From 1958 to 1983, the Apollo nuclear facility produced low-enriched uranium, highly-enriched uranium, and thorium fuels. A history of poor regulatory compliance, poor materials accountability, inadequate building construction, absence of monitoring, and several accidents (including a fire that is believed to have released kilogram quantities of highly-enriched uranium into the atmosphere) suggest potential for occupational and environmental radionuclide exposures.
This analysis investigates all-cancer incidence surrounding the Apollo facility from 1990–2010 using indirect standardisation methods. It addresses many of the limitations of prior studies by improving the accuracy of population estimates and assessing the magnitude of bias due to residential misclassification. We also evaluated whether changes in population distribution over time, for example due to ageing and migration of workers after closure of the facility, affected incidence rate ratios. We fit a lognormal Poisson model with random effects to account for person-time heterogeneity of age across calendar periods.

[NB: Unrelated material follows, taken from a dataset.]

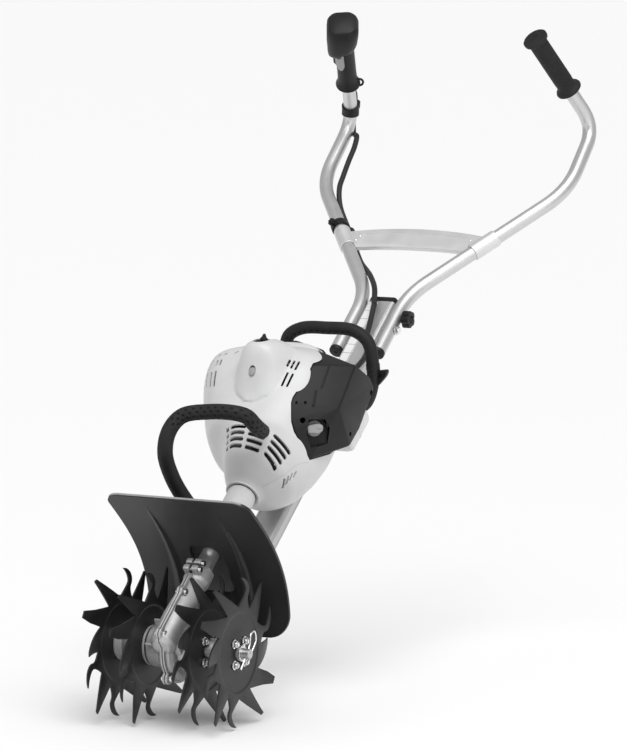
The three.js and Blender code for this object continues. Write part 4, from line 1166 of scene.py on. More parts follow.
def long_slot(turn_low, turn_high, along_low, along_high, width, reach=SLOT_REACH):
    """A slot tool that runs along the cover, through its wall, with round ends."""
    a = shroud_point(radians(turn_low), along_low)
    b = shroud_point(radians(turn_high), along_high)
    length = (b - a).length
    middle = (a + b) / 2
    out = Vector((middle.x, middle.y, 0)).normalized()
    run = (b - a).normalized()
    out = (out - run * out.dot(run)).normalized()
    outline = rounded_rectangle(width, length, width * 0.49, 4)
    across = run.cross(out)
    frame_of_slot = Matrix((
        (across.x, run.x, out.x, middle.x), (across.y, run.y, out.y, middle.y),
        (across.z, run.z, out.z, middle.z),
        (0, 0, 0, 1)))
    tool = prism(outline, -reach, reach)
    return moved(tool, frame_of_slot)


NOSE_ROWS = (327.5, 336.8, 345.6, 354.4)
NOSE_COLUMNS = ((-21.5, -15.5, 0, 0), (-13, 6.3, 0, 0), (10, 29, 0, 0), (35.3, 60.5, 1, -7.5))
RIGHT_SLOTS = ((23, 432, 459), (27, 433, 459), (20.5, 467, 482), (23.6, 467, 485), (27, 466, 486))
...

We identified excess cancer incidence in the Apollo community relative to the number of expected cancers based on Pennsylvania statewide rates. Between 1990 and 2010, the observed rate of cancer incidence among males in the Apollo area was 1.56 (95% CI: 1.47–1.65) times the expected statewide incidence and among females the cancer rate was 1.38 (95% CI: 1.29–1.47) times the expected statewide incidence. The excess observed vs. expected rates was reduced by adjustment for prior estimates of geographic misclassification of cases. Differences in incidence ratios by sex could reflect occupational exposures. Estimates from the random effects model did not differ significantly from the standard estimates, indicating that the amount of heterogeneity in incidence ratios by changes population distribution was minimal.